• **Short problem**: Copy exactly, please, the lines of the data from its start through the line containing "net.mul(black, zones.vary(**BLACK_CRUMBS))), white)".
*** Source material
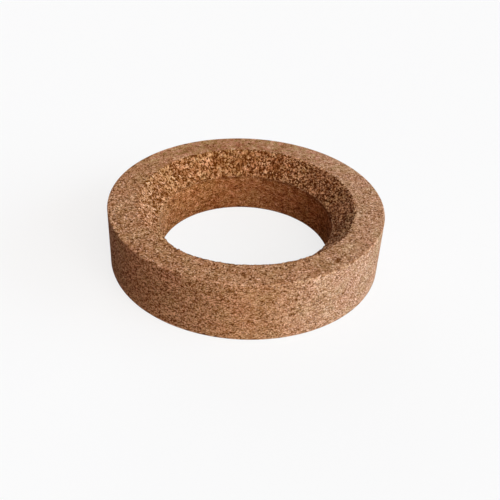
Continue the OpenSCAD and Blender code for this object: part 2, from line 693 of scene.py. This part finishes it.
def granule_tone(net, zones):
    """How light the granules, the finer ones, their crumbs and their grain are, where 0 is plain cork."""
    cork = zones.cork
    # The shaded left wall's stronger fine grain is painted shade of its pores
    rich_wall = net.mul(zones.rich, zones.wall)
    fine_shade = net.add(zones.vary(**FINE_SHADE), net.mul(rich_wall, FINE_SHADE_RICH_WALL))
    parts = [
        (cork["tone"], zones.vary(**GRANULE_SHADE)),
        (cork["fine_tone"], fine_shade),
        (cork["crumb_tone"], zones.vary(**CRUMB_SHADE)),
        (cork["grain"], zones.vary(**GRAIN_SHADE)),
    ]
    tone = 0.0
    for value, weight in parts:
        tone = net.add(tone, net.mul(net.sub(value, 0.5), weight))
    # A few crumbs are nearly black, and a few nearly white
    black = net.rise(cork["crumb_tone"], *BLACK_STEP)
    white = net.rise(cork["crumb_tone"], *WHITE_STEP, 0.0, WHITE_CRUMBS)
    return net.add(net.sub(tone, net.mul(black, zones.vary(**BLACK_CRUMBS))), white)


def whole_tone(net, zones, torn_tone):
    """The tone all over the ring, from 0 for the darkest cork to 1 for the palest."""
    sanded = granule_tone(net, zones)
    torn = net.mul(net.sub(torn_tone, 0.5), zones.vary(**TORN_SHADE))
    # On the seat's paler side the stronger grain is painted shade and the higher lift painted light
    torn = net.add(torn, net.mul(sanded, zones.vary(**TORN_GRAIN)))
    tone = net.mix(zones.seat, sanded, net.add(torn, zones.vary(**TORN_LIFT)))

    # More contrast on the shaded left and on the seat's paler side, as painted shade of pores and relief
    rich = net.mul(zones.rich, zones.vary(**RICH_CONTRAST))
    pale = net.mul(zones.pale, zones.vary(**PALE_CONTRAST))
    inside = net.add(net.mul(zones.bore, INSIDE_CONTRAST), net.mul(zones.seat, INSIDE_CONTRAST))
    contrast = net.add(net.add(net.add(rich, pale), inside), 1.0)
    tone = net.math("MULTIPLY_ADD", tone, contrast, PLAIN_TONE)

    # Lighter and darker places: the wall's, the left bore's and the paler lip's lifts are painted light, the
    # left top's is painted shade
    lifts = [
        (zones.wall, zones.vary(**WALL_PAINTED_LIGHT)),
        (zones.rim, zones.vary(**RIM_LIFT)),
        (net.mul(zones.lip, zones.pale), PALE_LIP_HIGHLIGHT),
        (net.mul(zones.flat, zones.worn), WORN_TOP_LIFT),
        (net.mul(zones.flat, zones.left), LEFT_TOP_PAINTED_SHADE),
        (net.mul(zones.bore, zones.left_bore), LEFT_BORE_PAINTED_LIGHT),
        (marked(net, zones.rest, LIGHT_MARKS), LIGHT_MARK_LIFT),
        (marked(net, zones.rest, DARK_MARKS + [PROUD_GRANULE]), DARK_MARK_LIFT),
    ]
    for place, lift in lifts:
        tone = net.add(tone, net.mul(place, lift))
    return tone


def tinted(net, zones, colour):
    """The colour with its drifts of hue, the worn top's mottling and the tints of the ring's sides, where the
    paler side's missing tint is painted light.
    """
    hue = net.mul(net.sub(zones.cork["hue"], 0.5), zones.vary(**GRANULE_HUE))
    drift = net.add(net.noise(zones.rest, DRIFT_SIZE, detail=3.0, rough=0.6).outputs[0], hue)
    colour = net.blend(1.0, colour, ramp(net, drift, DRIFT), "MULTIPLY")
    mottle = net.noise(zones.cork["place"], MOTTLE_SIZE, rough=0.6).outputs[0]
    worn_top = net.mul(zones.worn, zones.flat)
    colour = net.blend(worn_top, colour, ramp(net, mottle, MOTTLE), "MULTIPLY")
    # The paler right side loses the usual tint, as painted light
    pale = net.mul(zones.pale, zones.vary(**PALE_INSIDE))
    side = net.blend(pale, linear(USUAL_TINT), linear(PALE_TINT))
    colour = net.blend(1.0, colour, side, "MULTIPLY")
    return net.blend(net.mul(zones.tan, zones.wall), colour, linear(TAN_TINT), "MULTIPLY")


def cracks(net, zones, torn_gap):
    """The dark cracks between granules, from 0 to 1: open here, closed there, and broken up."""
    cork, rest = zones.cork, zones.rest
    opening = net.noise(rest, CRACK_OPENING, rough=0.65).outputs[0]
    beside = net.sub(cork["gap"], net.rise(opening, *CRACK_WIDTH))
    groove = net.rise(beside, *CRACK_STEP)
    fine_beside = net.sub(cork["fine_gap"], net.rise(opening, *FINE_CRACK_WIDTH))
    fine_groove = net.mul(net.rise(fine_beside, *FINE_CRACK_STEP), zones.vary(**FINE_CRACKS))
    sanded = net.mul(net.math("MAXIMUM", groove, fine_groove), zones.vary(**WORN_CRACKS))
    sanded = net.mul(sanded, net.mul(zones.vary(**PALE_CRACKS), zones.vary(**WALL_CRACKS)))
    breaks = net.noise(rest, CRACK_BREAK_SIZE, detail=1.0).outputs[0]
    sanded = net.mul(sanded, net.rise(breaks, *CRACK_BREAKS))

    torn_opening = net.noise(rest, SEAT_CRACK_OPENING, detail=1.0).outputs[0]
    torn_beside = net.sub(torn_gap, net.rise(torn_opening, *SEAT_CRACK_WIDTH))
    return net.mix(zones.seat, sanded, net.rise(torn_beside, *SEAT_CRACK_STEP))


def bark_flecks(net, zones):
    """Small dark flecks of bark strewn among the granules, from 0 to 1."""
    cells = net.cells(zones.cork["place"], BARK_SPACING)
    width = net.rise(net.channels(cells.outputs["Color"])[0], *BARK_WIDTH)
    beside = net.sub(net.mul(cells.outputs["Distance"], BARK_SPACING), width)
    return net.rise(beside, *BARK_STEP)


def throat_shadow(net, zones):
    """A painted shadow under the throat, from 0 to 1: even on the paler side, and gone on the left."""
    broken = net.rise(net.noise(zones.rest, THROAT_SHADOW_BREAK_SIZE).outputs[0], *THROAT_SHADOW_BREAKS)
    broken = net.mul(broken, zones.off_left)
    return net.mul(zones.throat, net.mix(zones.pale, broken, PALE_THROAT_SHADOW))


def inside_tint(net, zones):
    """The tint of the bore and the seat, which are redder than the sanded faces."""
    pairs = [[linear(code) for code in tints] for tints in (BORE_TINTS, SEAT_TINTS)]
    tint = net.blend(zones.seat, *[net.blend(zones.pale, *pair) for pair in pairs])
    far_left = net.mul(zones.far_left, zones.vary(**FAR_LEFT_SHARE))
    tint = net.blend(far_left, tint, linear(FAR_LEFT_TINT))
    return net.blend(net.mul(zones.bore, zones.back_left), tint, linear(BACK_LEFT_TINT))


def cork_bump(net, zones, crack, bark):
    """The normal with pores and crumbs that are too fine for the mesh."""
    pores = net.mul(zones.cork["grain"], zones.vary(**PORE_BUMP))
    crumbs = net.mul(zones.cork["crumb_tone"], zones.vary(**CRUMB_BUMP))
    dents = net.add(net.mul(crack, zones.vary(**CRACK_BUMP)), net.mul(bark, BARK_BUMP))
    bump = net.node("ShaderNodeBump")
    bump.inputs["Strength"].default_value = 1.0
    bump.inputs["Distance"].default_value = MM
    net.put(bump.inputs["Height"], net.add(net.add(pores, crumbs), dents))
    return bump.outputs[0]


def cork_material():
    """Sanded agglomerated cork, with a torn and darker seat and a redder bore."""
    material = bpy.data.materials.new("agglomerated_cork")
    material.use_nodes = True
    net = Net(material.node_tree)
    surface = material.node_tree.nodes["Principled BSDF"]
    zones = Zones(net)
    torn_tone, torn_gap, torn_height = torn_granules(net, zones.rest)
    crack = cracks(net, zones, torn_gap)
    bark = bark_flecks(net, zones)
    pit = net.mul(net.rise(torn_height, *PIT_STEP), zones.seat)

    colour = tinted(net, zones, ramp(net, whole_tone(net, zones, torn_tone), CORK))
    crack_colour = net.blend(zones.seat, linear(CRACK), linear(SEAT_CRACK))
    colour = net.blend(net.mul(crack, CRACK_SHARE), colour, crack_colour)
    colour = net.blend(net.mul(bark, BARK_SHARE), colour, linear(BARK))
    # The seat's pits darkened by their depth: partly painted shade, partly the torn cork's darker hollows
    colour = net.blend(net.mul(pit, PIT_SHARE), colour, linear(PIT))
    # A painted shadow under the throat
    colour = net.blend(throat_shadow(net, zones), colour, linear(THROAT_SHADOW))
    colour = net.blend(zones.inside, colour, inside_tint(net, zones), "MULTIPLY")
    net.put(surface.inputs["Base Color"], colour)

    roughness = net.mix(zones.cork["grain"], *GRAIN_ROUGHNESS)
    net.put(surface.inputs["Roughness"], net.mix(crack, roughness, CRACK_ROUGHNESS))
    surface.inputs["Specular IOR Level"].default_value = SPECULAR
    net.put(surface.inputs["Normal"], cork_bump(net, zones, crack, bark))
    return material


def cork_ring():
    """The ring's skin with its relief pressed in, in place of the plain solid."""
    ring = bpy.data.objects.new("cork_ring_skin", skin_mesh(section_rows()))
    bpy.context.scene.collection.objects.link(ring)
    ring.modifiers.new("relief", "NODES").node_group = relief_tree()
    finished = bpy.data.meshes.new_from_object(ring.evaluated_get(bpy.context.evaluated_depsgraph_get()))
    ring.modifiers.clear()
    ring.data = finished
    finished.materials.clear()
    finished.materials.append(cork_material())
    return ring


def seen(net):
    """1 on the camera's rays and those that gloss or glass sends on, and 0 on the rays that light things."""
    path = net.node("ShaderNodeLightPath")
    rays = net.math("MAXIMUM", path.outputs["Is Camera Ray"], path.outputs["Is Glossy Ray"])
    return net.math("MAXIMUM", rays, path.outputs["Is Transmission Ray"])


def floor_material():
    """A grey that keeps the ring's shadow, lifted to a pale white where the camera sees it."""
    material = bpy.data.materials.new("floor_white")
    material.use_nodes = True
    net = Net(material.node_tree)
    nodes = material.node_tree.nodes
    nodes.remove(nodes["Principled BSDF"])
    lit = net.node("ShaderNodeBsdfDiffuse")
    lit.inputs["Color"].default_value = (FLOOR_GREY, FLOOR_GREY, FLOOR_GREY, 1)
    glow = net.node("ShaderNodeEmission")
    glow.inputs["Color"].default_value = (FLOOR_LIFT, FLOOR_LIFT, FLOOR_LIFT, 1)
    net.put(glow.inputs["Strength"], seen(net))
    both = net.node("ShaderNodeAddShader")
    net.put(both.inputs[0], lit.outputs[0])
    net.put(both.inputs[1], glow.outputs[0])
    net.put(nodes["Material Output"].inputs["Surface"], both.outputs[0])
    return material


def floor():
    """The plain floor that the ring stands on."""
    bpy.ops.mesh.primitive_plane_add(size=FLOOR_SIZE, location=(0, 0, FLOOR_Z))
    plane = bpy.context.object
    plane.name = "floor"
    plane.data.materials.append(floor_material())


def world():
    """White to the camera, and a faint fill for the object."""
    made = bpy.data.worlds.new("studio")
    bpy.context.scene.world = made
    made.use_nodes = True
    net = Net(made.node_tree)
    background = made.node_tree.nodes["Background"]
    background.inputs["Color"].default_value = (1, 1, 1, 1)
    net.put(background.inputs["Strength"], net.mix(seen(net), WORLD_FILL, WORLD_SEEN))


def lamp(name, azimuth, elevation, spread, colour):
    """A soft lamp far away, as LAMPS describes it."""
    data = bpy.data.lights.new(name, "SUN")
    strongest = max(colour)
    data.energy = math.pi * strongest
    data.color = [part / strongest for part in colour]
    data.angle = math.radians(spread)
    made = bpy.data.objects.new(name, data)
    a, e = math.radians(azimuth), math.radians(elevation)
    to_lamp = Vector((math.cos(a) * math.cos(e), math.sin(a) * math.cos(e), math.sin(e)))
    made.rotation_mode = "QUATERNION"
    made.rotation_quaternion = to_lamp.to_track_quat("Z", "Y")
    bpy.context.scene.collection.objects.link(made)


def lights():
    for name, (azimuth, elevation, spread, colour) in LAMPS.items():
        lamp(name, azimuth, elevation, spread, colour)


def camera():
    """The camera that sees the ring as the picture does, from its distance, elevation and small turns."""
    data = bpy.data.cameras.new("camera")
    data.sensor_width = SENSOR_MM
    data.lens = FOCAL_PX / IMAGE_SIDE * SENSOR_MM
    data.clip_start = NEAREST_SEEN
    made = bpy.data.objects.new("camera", data)
    bpy.context.scene.collection.objects.link(made)
    ahead = Vector((0, math.cos(CAMERA_ELEVATION), -math.sin(CAMERA_ELEVATION)))
    right = Vector((1, 0, 0))
    up = right.cross(ahead)
    turn = (Matrix.Rotation(CAMERA_PAN, 3, up) @ Matrix.Rotation(CAMERA_TILT, 3, right)
            @ Matrix.Rotation(CAMERA_ROLL, 3, ahead))
    axes = Matrix((turn @ right, turn @ up, turn @ -ahead)).transposed()
    made.matrix_world = Matrix.Translation(-CAMERA_DISTANCE * ahead) @ axes.to_4x4()
    bpy.context.scene.camera = made


ring = cork_ring()
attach(ring, "root")
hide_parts("cork_ring")
floor()
world()
lights()
camera()
bpy.context.scene.view_settings.view_transform = "Standard"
******
• **Answer to the task**:
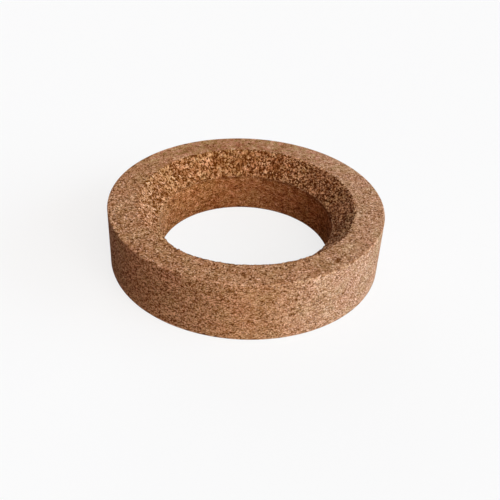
Continue the OpenSCAD and Blender code for this object: part 2, from line 693 of scene.py. This part finishes it.
def granule_tone(net, zones):
    """How light the granules, the finer ones, their crumbs and their grain are, where 0 is plain cork."""
    cork = zones.cork
    # The shaded left wall's stronger fine grain is painted shade of its pores
    rich_wall = net.mul(zones.rich, zones.wall)
    fine_shade = net.add(zones.vary(**FINE_SHADE), net.mul(rich_wall, FINE_SHADE_RICH_WALL))
    parts = [
        (cork["tone"], zones.vary(**GRANULE_SHADE)),
        (cork["fine_tone"], fine_shade),
        (cork["crumb_tone"], zones.vary(**CRUMB_SHADE)),
        (cork["grain"], zones.vary(**GRAIN_SHADE)),
    ]
    tone = 0.0
    for value, weight in parts:
        tone = net.add(tone, net.mul(net.sub(value, 0.5), weight))
    # A few crumbs are nearly black, and a few nearly white
    black = net.rise(cork["crumb_tone"], *BLACK_STEP)
    white = net.rise(cork["crumb_tone"], *WHITE_STEP, 0.0, WHITE_CRUMBS)
    return net.add(net.sub(tone, net.mul(black, zones.vary(**BLACK_CRUMBS))), white)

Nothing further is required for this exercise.